begin SUPPLIED DATA

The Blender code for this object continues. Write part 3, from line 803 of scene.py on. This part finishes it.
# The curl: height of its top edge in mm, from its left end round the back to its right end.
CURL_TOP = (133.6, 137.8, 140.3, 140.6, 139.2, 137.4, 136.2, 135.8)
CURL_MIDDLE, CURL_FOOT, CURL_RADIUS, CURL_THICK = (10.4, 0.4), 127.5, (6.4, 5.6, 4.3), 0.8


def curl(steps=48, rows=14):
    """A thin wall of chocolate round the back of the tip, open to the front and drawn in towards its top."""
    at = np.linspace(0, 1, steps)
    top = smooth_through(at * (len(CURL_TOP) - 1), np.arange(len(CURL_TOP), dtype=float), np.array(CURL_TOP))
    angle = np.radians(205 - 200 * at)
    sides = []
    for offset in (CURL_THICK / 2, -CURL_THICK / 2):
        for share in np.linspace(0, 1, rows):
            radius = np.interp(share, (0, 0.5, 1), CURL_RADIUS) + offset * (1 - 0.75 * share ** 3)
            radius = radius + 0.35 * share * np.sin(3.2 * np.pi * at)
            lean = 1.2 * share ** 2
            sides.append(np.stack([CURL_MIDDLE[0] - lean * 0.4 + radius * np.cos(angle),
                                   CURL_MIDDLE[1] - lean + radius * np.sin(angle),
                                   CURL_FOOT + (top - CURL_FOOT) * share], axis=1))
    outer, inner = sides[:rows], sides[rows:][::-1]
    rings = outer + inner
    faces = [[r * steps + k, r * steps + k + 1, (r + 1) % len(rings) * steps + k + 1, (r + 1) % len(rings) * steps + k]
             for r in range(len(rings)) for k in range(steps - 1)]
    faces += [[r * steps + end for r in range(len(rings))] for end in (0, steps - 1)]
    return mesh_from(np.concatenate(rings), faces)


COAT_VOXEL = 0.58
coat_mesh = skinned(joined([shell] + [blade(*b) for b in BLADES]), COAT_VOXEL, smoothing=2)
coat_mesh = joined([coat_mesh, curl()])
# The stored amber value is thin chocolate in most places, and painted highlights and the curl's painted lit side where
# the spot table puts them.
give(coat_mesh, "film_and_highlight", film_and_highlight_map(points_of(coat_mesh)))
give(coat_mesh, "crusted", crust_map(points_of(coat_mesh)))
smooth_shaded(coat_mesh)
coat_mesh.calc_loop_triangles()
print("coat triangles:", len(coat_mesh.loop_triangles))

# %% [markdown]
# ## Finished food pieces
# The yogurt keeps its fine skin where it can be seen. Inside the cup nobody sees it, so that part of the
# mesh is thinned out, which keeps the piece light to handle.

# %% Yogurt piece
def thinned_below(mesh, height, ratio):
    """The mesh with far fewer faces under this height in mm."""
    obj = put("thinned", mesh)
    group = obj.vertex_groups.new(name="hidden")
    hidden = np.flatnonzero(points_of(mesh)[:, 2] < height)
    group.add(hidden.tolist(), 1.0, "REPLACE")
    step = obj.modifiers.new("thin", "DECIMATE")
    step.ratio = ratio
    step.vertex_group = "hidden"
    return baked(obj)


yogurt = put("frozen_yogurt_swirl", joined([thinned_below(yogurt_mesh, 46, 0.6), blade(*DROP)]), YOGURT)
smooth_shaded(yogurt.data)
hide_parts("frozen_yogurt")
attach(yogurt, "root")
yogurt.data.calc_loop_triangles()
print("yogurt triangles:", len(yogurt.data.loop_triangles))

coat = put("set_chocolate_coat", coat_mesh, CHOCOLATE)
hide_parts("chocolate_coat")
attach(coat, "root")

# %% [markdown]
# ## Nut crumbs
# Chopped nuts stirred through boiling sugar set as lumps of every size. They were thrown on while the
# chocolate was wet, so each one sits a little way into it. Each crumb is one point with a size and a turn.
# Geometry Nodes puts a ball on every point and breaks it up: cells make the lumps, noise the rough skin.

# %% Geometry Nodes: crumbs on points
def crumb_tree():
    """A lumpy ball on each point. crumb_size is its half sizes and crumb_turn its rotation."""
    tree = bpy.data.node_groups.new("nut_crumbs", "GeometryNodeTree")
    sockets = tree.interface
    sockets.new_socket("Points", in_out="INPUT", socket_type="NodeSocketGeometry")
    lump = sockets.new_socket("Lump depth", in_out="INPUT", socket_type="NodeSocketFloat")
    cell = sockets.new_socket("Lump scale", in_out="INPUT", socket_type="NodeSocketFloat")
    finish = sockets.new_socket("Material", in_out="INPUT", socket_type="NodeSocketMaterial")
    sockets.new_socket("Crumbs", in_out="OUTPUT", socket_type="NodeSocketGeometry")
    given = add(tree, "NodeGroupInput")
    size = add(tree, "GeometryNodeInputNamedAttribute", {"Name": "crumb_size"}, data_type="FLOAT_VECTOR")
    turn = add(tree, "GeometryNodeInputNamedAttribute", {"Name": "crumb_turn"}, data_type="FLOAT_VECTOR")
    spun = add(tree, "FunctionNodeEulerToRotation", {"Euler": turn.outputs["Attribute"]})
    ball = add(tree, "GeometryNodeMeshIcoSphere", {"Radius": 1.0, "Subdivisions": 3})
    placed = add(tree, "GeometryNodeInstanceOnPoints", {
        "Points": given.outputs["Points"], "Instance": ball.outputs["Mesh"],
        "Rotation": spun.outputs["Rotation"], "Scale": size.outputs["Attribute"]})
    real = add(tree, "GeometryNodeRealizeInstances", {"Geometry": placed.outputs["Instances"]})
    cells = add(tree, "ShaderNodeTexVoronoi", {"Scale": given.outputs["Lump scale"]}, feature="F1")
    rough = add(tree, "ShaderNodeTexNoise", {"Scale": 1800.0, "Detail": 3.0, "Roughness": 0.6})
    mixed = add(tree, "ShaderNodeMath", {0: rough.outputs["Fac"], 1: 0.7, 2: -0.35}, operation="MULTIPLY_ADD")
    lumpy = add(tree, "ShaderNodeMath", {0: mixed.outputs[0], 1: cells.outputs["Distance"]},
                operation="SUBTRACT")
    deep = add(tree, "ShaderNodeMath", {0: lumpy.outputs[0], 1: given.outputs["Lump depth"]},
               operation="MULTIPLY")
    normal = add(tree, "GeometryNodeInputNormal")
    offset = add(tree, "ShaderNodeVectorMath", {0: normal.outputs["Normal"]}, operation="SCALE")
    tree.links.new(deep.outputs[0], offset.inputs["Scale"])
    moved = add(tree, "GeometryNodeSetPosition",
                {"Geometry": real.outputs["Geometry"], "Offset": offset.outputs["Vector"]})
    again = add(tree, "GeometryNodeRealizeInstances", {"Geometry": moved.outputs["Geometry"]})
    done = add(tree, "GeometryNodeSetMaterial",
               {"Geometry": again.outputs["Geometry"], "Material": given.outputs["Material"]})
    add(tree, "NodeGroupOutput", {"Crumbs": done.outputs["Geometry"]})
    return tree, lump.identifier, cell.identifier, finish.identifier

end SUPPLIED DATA
begin SUPPLIED DATA

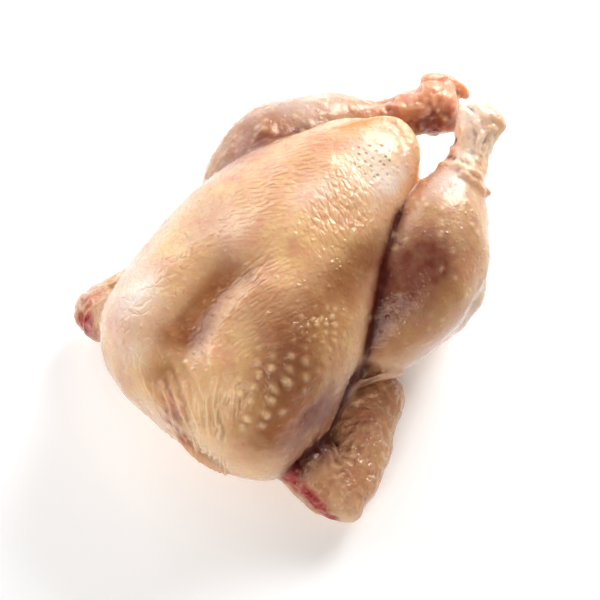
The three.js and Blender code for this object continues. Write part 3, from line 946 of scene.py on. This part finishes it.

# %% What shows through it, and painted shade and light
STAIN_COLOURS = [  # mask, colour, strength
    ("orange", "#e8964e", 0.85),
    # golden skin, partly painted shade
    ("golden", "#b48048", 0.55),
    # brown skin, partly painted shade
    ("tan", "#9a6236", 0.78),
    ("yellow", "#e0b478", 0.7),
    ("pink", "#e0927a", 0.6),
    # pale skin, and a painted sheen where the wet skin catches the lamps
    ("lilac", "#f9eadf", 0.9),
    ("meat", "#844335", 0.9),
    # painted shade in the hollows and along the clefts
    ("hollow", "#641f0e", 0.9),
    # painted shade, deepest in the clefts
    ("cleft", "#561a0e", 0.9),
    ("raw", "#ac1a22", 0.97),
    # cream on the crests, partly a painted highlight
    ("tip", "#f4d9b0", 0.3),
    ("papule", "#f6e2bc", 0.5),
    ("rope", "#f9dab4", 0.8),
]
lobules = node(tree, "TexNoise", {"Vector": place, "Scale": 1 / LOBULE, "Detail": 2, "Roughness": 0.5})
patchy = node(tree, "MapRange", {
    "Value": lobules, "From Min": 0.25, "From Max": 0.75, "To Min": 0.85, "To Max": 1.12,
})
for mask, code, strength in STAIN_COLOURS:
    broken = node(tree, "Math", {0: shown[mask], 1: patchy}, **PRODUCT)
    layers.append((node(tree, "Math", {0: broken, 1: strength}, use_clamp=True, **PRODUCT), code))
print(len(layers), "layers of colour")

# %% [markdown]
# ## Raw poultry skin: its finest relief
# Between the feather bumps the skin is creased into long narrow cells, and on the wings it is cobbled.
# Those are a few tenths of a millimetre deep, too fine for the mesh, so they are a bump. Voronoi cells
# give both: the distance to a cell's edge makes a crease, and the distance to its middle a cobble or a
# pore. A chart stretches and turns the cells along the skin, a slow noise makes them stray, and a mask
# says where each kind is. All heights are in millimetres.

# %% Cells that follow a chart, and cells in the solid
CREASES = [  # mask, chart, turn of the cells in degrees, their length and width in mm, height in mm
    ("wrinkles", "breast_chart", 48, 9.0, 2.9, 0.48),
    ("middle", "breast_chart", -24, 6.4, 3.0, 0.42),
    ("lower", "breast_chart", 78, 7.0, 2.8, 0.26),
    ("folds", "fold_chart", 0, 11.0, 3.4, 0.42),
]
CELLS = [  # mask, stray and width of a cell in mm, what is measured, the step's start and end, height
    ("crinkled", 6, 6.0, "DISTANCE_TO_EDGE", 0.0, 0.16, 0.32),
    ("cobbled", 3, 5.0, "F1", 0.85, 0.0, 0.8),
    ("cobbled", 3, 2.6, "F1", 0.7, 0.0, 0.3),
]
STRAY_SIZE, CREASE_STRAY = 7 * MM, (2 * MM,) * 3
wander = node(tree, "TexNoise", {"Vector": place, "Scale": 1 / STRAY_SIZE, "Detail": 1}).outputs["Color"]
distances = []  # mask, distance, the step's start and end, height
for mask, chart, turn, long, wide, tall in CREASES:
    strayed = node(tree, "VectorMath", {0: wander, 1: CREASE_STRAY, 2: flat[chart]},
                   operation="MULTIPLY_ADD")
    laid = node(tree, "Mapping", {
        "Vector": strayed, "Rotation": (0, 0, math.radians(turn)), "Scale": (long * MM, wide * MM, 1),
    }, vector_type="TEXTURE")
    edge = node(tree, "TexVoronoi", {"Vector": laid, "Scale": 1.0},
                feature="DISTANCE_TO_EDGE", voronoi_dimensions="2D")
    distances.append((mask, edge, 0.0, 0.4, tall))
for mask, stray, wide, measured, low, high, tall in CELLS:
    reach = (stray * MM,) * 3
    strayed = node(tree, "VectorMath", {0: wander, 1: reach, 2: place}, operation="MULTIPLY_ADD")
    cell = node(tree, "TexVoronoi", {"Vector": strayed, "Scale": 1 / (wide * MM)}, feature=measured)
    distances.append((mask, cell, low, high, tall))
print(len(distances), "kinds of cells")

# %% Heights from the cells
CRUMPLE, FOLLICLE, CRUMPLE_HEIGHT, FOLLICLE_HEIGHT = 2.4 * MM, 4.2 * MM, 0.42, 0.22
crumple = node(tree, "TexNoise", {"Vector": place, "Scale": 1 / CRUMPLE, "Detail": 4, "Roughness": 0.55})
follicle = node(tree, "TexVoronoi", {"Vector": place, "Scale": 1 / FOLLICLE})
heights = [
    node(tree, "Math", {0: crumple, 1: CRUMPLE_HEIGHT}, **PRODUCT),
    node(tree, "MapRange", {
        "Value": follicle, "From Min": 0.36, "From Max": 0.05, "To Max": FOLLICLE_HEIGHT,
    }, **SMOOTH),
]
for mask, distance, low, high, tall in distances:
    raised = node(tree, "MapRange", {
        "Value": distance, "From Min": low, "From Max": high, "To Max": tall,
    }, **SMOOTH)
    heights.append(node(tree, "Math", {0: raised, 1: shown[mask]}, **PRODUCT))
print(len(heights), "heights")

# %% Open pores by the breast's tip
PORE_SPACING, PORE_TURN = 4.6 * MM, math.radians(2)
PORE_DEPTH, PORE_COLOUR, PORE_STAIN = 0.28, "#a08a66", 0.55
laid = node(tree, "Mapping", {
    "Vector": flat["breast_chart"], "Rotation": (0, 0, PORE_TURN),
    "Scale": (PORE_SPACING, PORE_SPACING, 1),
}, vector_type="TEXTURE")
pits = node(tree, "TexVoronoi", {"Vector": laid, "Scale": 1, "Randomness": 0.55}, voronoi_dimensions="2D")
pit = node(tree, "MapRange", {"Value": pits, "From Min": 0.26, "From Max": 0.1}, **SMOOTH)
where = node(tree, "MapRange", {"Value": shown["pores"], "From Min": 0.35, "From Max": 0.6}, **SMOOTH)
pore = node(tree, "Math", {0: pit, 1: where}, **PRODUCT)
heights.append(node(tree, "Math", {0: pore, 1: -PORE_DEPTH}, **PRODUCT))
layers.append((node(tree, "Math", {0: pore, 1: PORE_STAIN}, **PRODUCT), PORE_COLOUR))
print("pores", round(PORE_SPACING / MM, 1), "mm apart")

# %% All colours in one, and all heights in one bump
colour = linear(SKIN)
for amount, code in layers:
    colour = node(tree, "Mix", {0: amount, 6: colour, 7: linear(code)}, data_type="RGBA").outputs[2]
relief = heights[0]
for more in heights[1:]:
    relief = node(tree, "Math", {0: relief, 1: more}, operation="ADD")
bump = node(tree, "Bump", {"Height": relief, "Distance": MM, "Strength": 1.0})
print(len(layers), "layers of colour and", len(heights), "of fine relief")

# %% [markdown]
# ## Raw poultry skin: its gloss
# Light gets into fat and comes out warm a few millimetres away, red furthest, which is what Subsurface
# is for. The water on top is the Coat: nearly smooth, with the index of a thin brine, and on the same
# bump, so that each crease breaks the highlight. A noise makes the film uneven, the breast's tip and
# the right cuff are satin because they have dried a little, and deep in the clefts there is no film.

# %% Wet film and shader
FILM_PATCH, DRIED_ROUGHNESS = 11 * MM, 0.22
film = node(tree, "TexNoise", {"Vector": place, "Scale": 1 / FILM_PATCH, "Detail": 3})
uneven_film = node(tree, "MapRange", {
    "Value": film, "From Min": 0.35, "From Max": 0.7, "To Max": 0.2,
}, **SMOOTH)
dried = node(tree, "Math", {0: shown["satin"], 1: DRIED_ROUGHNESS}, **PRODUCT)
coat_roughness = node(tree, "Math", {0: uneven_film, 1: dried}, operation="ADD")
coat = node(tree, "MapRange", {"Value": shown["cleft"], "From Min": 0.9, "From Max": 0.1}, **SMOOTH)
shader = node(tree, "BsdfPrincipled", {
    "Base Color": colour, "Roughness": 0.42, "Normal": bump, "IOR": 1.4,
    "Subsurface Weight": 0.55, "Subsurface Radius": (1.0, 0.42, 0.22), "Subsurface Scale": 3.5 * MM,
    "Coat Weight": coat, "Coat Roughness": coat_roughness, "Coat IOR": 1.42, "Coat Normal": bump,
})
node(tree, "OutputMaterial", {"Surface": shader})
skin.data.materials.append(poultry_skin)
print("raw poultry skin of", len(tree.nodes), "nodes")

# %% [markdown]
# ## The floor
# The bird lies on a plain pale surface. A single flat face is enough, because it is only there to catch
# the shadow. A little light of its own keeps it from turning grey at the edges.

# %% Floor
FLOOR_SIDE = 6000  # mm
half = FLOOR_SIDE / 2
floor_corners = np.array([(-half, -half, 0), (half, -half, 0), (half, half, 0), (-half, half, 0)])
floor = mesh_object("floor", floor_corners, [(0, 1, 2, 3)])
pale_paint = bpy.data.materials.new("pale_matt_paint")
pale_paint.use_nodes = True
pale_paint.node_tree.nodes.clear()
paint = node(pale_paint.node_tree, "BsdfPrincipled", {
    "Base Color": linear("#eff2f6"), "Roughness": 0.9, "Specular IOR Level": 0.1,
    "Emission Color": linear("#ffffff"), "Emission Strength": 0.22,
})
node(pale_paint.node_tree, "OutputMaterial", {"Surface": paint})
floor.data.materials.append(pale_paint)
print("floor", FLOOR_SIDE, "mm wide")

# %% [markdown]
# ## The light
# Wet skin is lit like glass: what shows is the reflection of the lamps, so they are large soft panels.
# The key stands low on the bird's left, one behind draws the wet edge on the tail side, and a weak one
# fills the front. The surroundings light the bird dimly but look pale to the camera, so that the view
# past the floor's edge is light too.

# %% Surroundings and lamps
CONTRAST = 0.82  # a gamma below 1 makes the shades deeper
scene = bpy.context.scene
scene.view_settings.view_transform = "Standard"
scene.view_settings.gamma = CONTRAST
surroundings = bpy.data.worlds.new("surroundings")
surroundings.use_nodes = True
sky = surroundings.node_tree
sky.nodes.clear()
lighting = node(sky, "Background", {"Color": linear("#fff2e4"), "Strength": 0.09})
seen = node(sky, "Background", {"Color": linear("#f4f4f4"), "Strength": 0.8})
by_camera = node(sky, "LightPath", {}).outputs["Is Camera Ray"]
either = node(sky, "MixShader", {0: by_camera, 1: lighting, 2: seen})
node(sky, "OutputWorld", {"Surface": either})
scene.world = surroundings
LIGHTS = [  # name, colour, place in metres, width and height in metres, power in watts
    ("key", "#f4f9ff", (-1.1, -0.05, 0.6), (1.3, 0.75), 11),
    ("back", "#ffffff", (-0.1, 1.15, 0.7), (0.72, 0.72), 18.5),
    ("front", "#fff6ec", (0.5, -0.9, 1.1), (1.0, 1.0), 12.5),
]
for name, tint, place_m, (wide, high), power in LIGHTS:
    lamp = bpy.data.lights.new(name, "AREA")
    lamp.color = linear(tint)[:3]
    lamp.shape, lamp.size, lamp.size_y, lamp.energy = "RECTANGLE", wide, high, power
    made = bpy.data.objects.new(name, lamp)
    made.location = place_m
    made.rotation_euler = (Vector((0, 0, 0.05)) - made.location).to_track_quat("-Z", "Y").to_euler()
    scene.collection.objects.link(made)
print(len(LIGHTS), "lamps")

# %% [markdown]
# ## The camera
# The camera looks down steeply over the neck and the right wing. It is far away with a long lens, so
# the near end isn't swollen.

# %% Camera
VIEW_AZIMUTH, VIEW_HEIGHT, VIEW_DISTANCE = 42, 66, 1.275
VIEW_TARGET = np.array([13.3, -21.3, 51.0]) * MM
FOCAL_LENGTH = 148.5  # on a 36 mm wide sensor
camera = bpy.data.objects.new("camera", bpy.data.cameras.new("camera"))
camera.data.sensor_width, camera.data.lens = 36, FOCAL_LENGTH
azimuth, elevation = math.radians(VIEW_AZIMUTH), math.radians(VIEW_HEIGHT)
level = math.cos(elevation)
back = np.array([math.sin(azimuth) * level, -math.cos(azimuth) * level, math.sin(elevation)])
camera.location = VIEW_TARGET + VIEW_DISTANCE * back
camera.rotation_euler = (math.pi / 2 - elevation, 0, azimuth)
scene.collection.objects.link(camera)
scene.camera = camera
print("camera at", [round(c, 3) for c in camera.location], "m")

end SUPPLIED DATA

> **REQUIRED TASK**
Extract verbatim only those lines that run from the line with "The Blender code" to the line with "CURL_MIDDLE, CURL_FOOT, CURL_RADIUS, CURL_THICK", inclusive.

> **FULL SOLUTION**
The Blender code for this object continues. Write part 3, from line 803 of scene.py on. This part finishes it.
# The curl: height of its top edge in mm, from its left end round the back to its right end.
CURL_TOP = (133.6, 137.8, 140.3, 140.6, 139.2, 137.4, 136.2, 135.8)
CURL_MIDDLE, CURL_FOOT, CURL_RADIUS, CURL_THICK = (10.4, 0.4), 127.5, (6.4, 5.6, 4.3), 0.8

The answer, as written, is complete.